Senator Keating - My complaint is not with regard to any specific question.


Senator PEARCE - The honorable senator knows that many questions cannot be answered on the following day, because owing to their nature it is necessary sometimes to refer to the other States for the information.


Senator Keating - In giving notice of questions I have frequently left the date blank, not knowing when the Senate would sit again.


Senator PEARCE - As regards the procedure which the honorable senator outlined, I have ascertained that it has not been the custom for some considerable time. Apparently it was dropped when the honorable senator went out of office. The procedure, however, seems to be a good one;, but frequently it happens that questions are asked on the spur of the moment, and honorable senators are then asked to give notice. Only one copy is handed to the Clerk, who has to get the- business-paper for the next day ready as soon as possible. That goes over to the Government Printer, and it seems to me that when the first pull of the proof comes back it might be submitted to the secretary to the Minister, who could then distribute the questions to the Departments concerned.


Senator Keating - That is what was done in the time I refer to.


Senator PEARCE - But I would point out that even when we assemble at 3 o'clock in the afternoon the questions would not reach many of the Departments until the next day, because, as a rule, they close at 4.30, though I am sorry to say the Defence Department does not close at that time now. Honorable senators will see, therefore, that we would be no further forward under that system than we are at present. The only other course appears to be to provide that two copies be handed in.


Senator Bakhap - That is the practice in some of the States at the present time.

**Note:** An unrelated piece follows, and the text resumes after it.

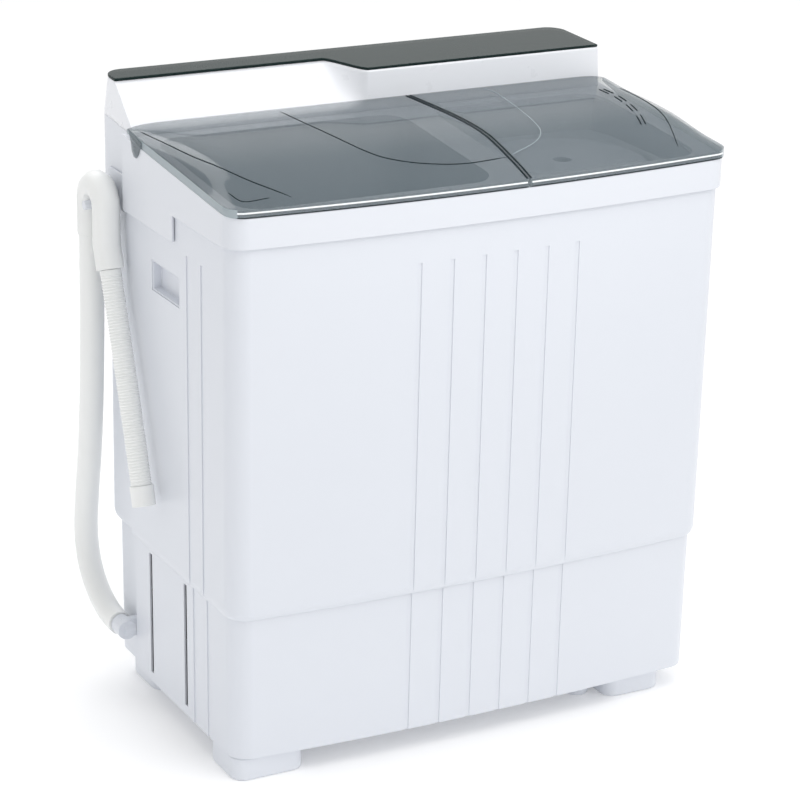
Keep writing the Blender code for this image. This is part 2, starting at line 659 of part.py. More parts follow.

Senator PEARCE - But unless it is provided for by our Standing Orders Ministers have no power to require members to do that, although it seems to me to be the best procedure. But even then a question asked on the Thursday frequently could not be answered on the Friday, because we are going through an abnormal time at present. Members know why we are only sitting two days a week, but when normal business is resumed no doubt we shall be sitting three days a week, and many of the difficulties that have arisen of late will then he obviated.